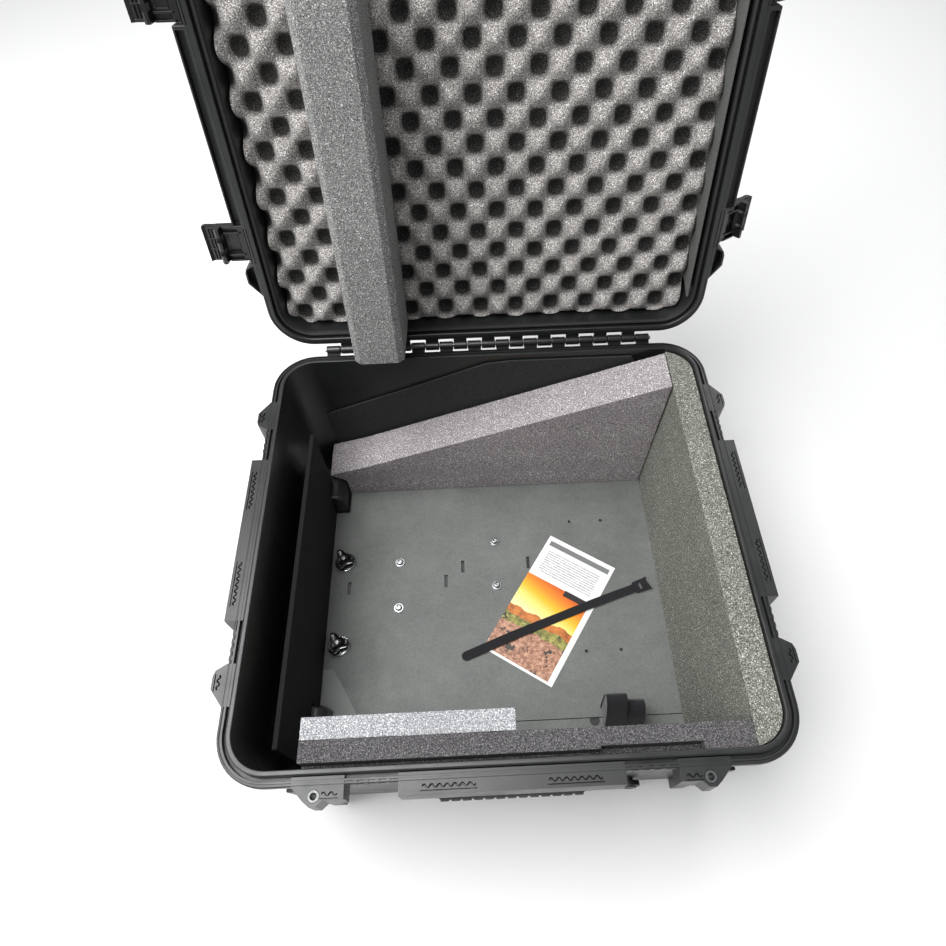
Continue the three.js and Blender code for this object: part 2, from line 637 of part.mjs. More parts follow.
const plates = floorPlates();
part(carryingCase, "floor_plate", plates.back, paint(0x4c514e, 0.6));
part(carryingCase, "floor_plate_front", plates.front, paint(0x4c514e, 0.6));
BOLTS.forEach(([x, y], i) => {
  part(carryingCase, `plate_bolt_${i + 1}`, boltGeometry(), steel()).position.set(x, y, 0);
});
for (const { name, y } of KNOBS) {
  const disc = cylinder("z", 15.5, PLATE.top + FIT, PLATE.top + 4.2, [KNOB_X, y], 24);
  part(carryingCase, `knob_disc_${name}`, disc, steel());
  part(carryingCase, `plate_knob_${name}`, knobGeometry(), latchBlack()).position.set(KNOB_X, y, 0);
}

part(carryingCase, "foam_back_block", backBlock(), foamGrey());
part(carryingCase, "foam_right_slab", rightSlab(), foamDark());
part(carryingCase, "foam_front_slab", frontSlab(), foamDark());
part(carryingCase, "foam_front_block", frontBlock(), foamGrey());
part(carryingCase, "divider_board", dividerBoard(), paint(0x1c1e1e, 0.8));
part(carryingCase, "back_sheet", backSheet(), paint(0x2b2c2b, 0.85));

const sheet = part(carryingCase, "leaflet", leaflet(), paint(0xe8e2d8, 0.35));
sheet.position.set(77, -21, 0);
sheet.rotation.z = -0.576;
const tie = part(carryingCase, "tie_strap", tieStrap(), paint(0x0f0f10, 0.85));
tie.position.set(-57, -92, PLATE.top + 1.6);
tie.rotation.z = Math.atan2(101, 284);
part(carryingCase, "strap_loop", strapLoop(), paint(0x101012, 0.9));

for (const [name, side] of [["front", -1], ["back", 1]]) {
  part(carryingCase, `wheel_${name}`, wheel(side), rubber());
  part(carryingCase, `wheel_axle_${name}`, wheelAxle(side), steel());
  part(carryingCase, `trolley_guide_${name}`, trolleyGuide(side), latchBlack());
}
part(carryingCase, "trolley_handle", trolleyHandle(), paint(0x9a9da0, 0.35, 1));
part(carryingCase, "trolley_button", trolleyButton(), paint(0x7a1d1d, 0.5));
part(carryingCase, "padlock_eye_left", eyelet(-1), steel());
part(carryingCase, "padlock_eye_right", eyelet(1), steel());
addFoldHandle(carryingCase, "front", FRONT_WALL, FRONT_TURN, false);
addFoldHandle(carryingCase, "left", LEFT_WALL, LEFT_TURN, true);

const lid = new THREE.Group();
lid.position.set(0, HINGE_Y, PARTING_Z);
lid.rotation.x = -LID_OPEN;
carryingCase.add(lid);
part(lid, "lid_shell", lidShell(), shellBlack());
part(lid, "lid_seal", lidSeal(), rubber());
addLidInserts(lid);
addLatches(lid);

export default carryingCase;
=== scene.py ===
"""Looks of the drone carrying case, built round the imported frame.

The case stands on the floor, +X right, +Y towards the hinge, +Z up. Shapes are drawn in millimetres and turned
into metres when a piece is made. The lid and its latches are drawn shut, then swung open to their rest place.
"""

import math

import bmesh
import bpy
from mathutils import Matrix, Vector, noise


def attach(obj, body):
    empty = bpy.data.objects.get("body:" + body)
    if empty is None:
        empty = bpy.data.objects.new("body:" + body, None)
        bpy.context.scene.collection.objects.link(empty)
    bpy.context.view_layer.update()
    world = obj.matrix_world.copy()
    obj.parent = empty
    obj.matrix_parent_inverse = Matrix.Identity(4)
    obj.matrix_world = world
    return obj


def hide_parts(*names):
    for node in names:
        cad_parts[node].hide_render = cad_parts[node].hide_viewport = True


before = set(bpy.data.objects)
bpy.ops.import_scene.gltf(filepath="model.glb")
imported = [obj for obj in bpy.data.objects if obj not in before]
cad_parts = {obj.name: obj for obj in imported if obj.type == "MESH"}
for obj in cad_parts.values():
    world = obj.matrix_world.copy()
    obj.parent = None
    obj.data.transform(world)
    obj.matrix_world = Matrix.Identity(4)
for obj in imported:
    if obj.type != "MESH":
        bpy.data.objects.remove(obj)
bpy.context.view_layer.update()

MM = 0.001
PARTING = 258.0  # the plane where lid and base meet
TOP = 257.7  # top of the base's flange
LOW = PARTING + 0.3  # underside of the shut lid's flange
HINGE_Y = 294.0
LID_OPEN = math.radians(102.2)
CAVITY = (286, 268, 40)  # half length, half width and corner radius at the rim
DRAFT = 0.0385  # how much narrower the base is at the floor, as a share
FLOOR_TOP = 22
PLATE_TOP = 25.4
CORNER_STEPS = 14  # facets in each rounded corner of a ring
SHARP = math.radians(32)  # the least turn between faces that makes an edge worth rounding
NEAR_AXIS = 0.001  # the radius that closes the end of a turned solid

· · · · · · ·

Work to be completed:
Extract the listing in its entirety and repeat it exactly.

Result of the task:
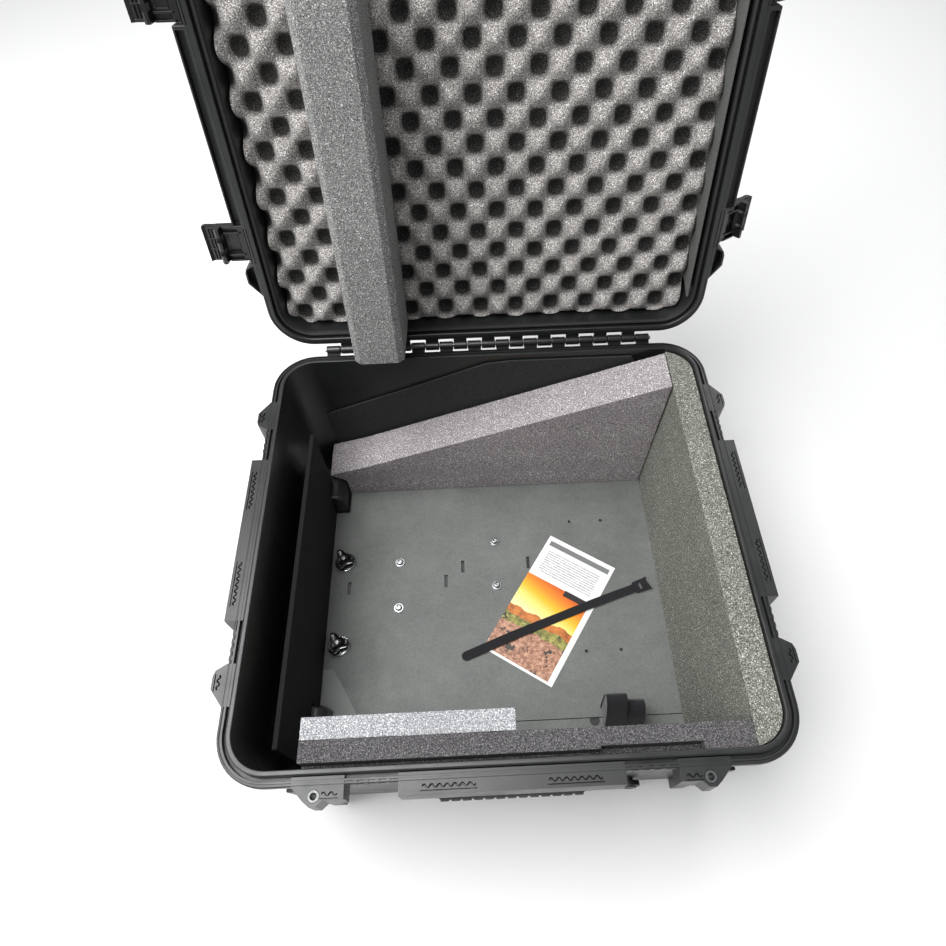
Continue the three.js and Blender code for this object: part 2, from line 637 of part.mjs. More parts follow.
const plates = floorPlates();
part(carryingCase, "floor_plate", plates.back, paint(0x4c514e, 0.6));
part(carryingCase, "floor_plate_front", plates.front, paint(0x4c514e, 0.6));
BOLTS.forEach(([x, y], i) => {
  part(carryingCase, `plate_bolt_${i + 1}`, boltGeometry(), steel()).position.set(x, y, 0);
});
for (const { name, y } of KNOBS) {
  const disc = cylinder("z", 15.5, PLATE.top + FIT, PLATE.top + 4.2, [KNOB_X, y], 24);
  part(carryingCase, `knob_disc_${name}`, disc, steel());
  part(carryingCase, `plate_knob_${name}`, knobGeometry(), latchBlack()).position.set(KNOB_X, y, 0);
}

part(carryingCase, "foam_back_block", backBlock(), foamGrey());
part(carryingCase, "foam_right_slab", rightSlab(), foamDark());
part(carryingCase, "foam_front_slab", frontSlab(), foamDark());
part(carryingCase, "foam_front_block", frontBlock(), foamGrey());
part(carryingCase, "divider_board", dividerBoard(), paint(0x1c1e1e, 0.8));
part(carryingCase, "back_sheet", backSheet(), paint(0x2b2c2b, 0.85));

const sheet = part(carryingCase, "leaflet", leaflet(), paint(0xe8e2d8, 0.35));
sheet.position.set(77, -21, 0);
sheet.rotation.z = -0.576;
const tie = part(carryingCase, "tie_strap", tieStrap(), paint(0x0f0f10, 0.85));
tie.position.set(-57, -92, PLATE.top + 1.6);
tie.rotation.z = Math.atan2(101, 284);
part(carryingCase, "strap_loop", strapLoop(), paint(0x101012, 0.9));

for (const [name, side] of [["front", -1], ["back", 1]]) {
  part(carryingCase, `wheel_${name}`, wheel(side), rubber());
  part(carryingCase, `wheel_axle_${name}`, wheelAxle(side), steel());
  part(carryingCase, `trolley_guide_${name}`, trolleyGuide(side), latchBlack());
}
part(carryingCase, "trolley_handle", trolleyHandle(), paint(0x9a9da0, 0.35, 1));
part(carryingCase, "trolley_button", trolleyButton(), paint(0x7a1d1d, 0.5));
part(carryingCase, "padlock_eye_left", eyelet(-1), steel());
part(carryingCase, "padlock_eye_right", eyelet(1), steel());
addFoldHandle(carryingCase, "front", FRONT_WALL, FRONT_TURN, false);
addFoldHandle(carryingCase, "left", LEFT_WALL, LEFT_TURN, true);

const lid = new THREE.Group();
lid.position.set(0, HINGE_Y, PARTING_Z);
lid.rotation.x = -LID_OPEN;
carryingCase.add(lid);
part(lid, "lid_shell", lidShell(), shellBlack());
part(lid, "lid_seal", lidSeal(), rubber());
addLidInserts(lid);
addLatches(lid);

export default carryingCase;
=== scene.py ===
"""Looks of the drone carrying case, built round the imported frame.

The case stands on the floor, +X right, +Y towards the hinge, +Z up. Shapes are drawn in millimetres and turned
into metres when a piece is made. The lid and its latches are drawn shut, then swung open to their rest place.
"""

import math

import bmesh
import bpy
from mathutils import Matrix, Vector, noise


def attach(obj, body):
    empty = bpy.data.objects.get("body:" + body)
    if empty is None:
        empty = bpy.data.objects.new("body:" + body, None)
        bpy.context.scene.collection.objects.link(empty)
    bpy.context.view_layer.update()
    world = obj.matrix_world.copy()
    obj.parent = empty
    obj.matrix_parent_inverse = Matrix.Identity(4)
    obj.matrix_world = world
    return obj


def hide_parts(*names):
    for node in names:
        cad_parts[node].hide_render = cad_parts[node].hide_viewport = True


before = set(bpy.data.objects)
bpy.ops.import_scene.gltf(filepath="model.glb")
imported = [obj for obj in bpy.data.objects if obj not in before]
cad_parts = {obj.name: obj for obj in imported if obj.type == "MESH"}
for obj in cad_parts.values():
    world = obj.matrix_world.copy()
    obj.parent = None
    obj.data.transform(world)
    obj.matrix_world = Matrix.Identity(4)
for obj in imported:
    if obj.type != "MESH":
        bpy.data.objects.remove(obj)
bpy.context.view_layer.update()

MM = 0.001
PARTING = 258.0  # the plane where lid and base meet
TOP = 257.7  # top of the base's flange
LOW = PARTING + 0.3  # underside of the shut lid's flange
HINGE_Y = 294.0
LID_OPEN = math.radians(102.2)
CAVITY = (286, 268, 40)  # half length, half width and corner radius at the rim
DRAFT = 0.0385  # how much narrower the base is at the floor, as a share
FLOOR_TOP = 22
PLATE_TOP = 25.4
CORNER_STEPS = 14  # facets in each rounded corner of a ring
SHARP = math.radians(32)  # the least turn between faces that makes an edge worth rounding
NEAR_AXIS = 0.001  # the radius that closes the end of a turned solid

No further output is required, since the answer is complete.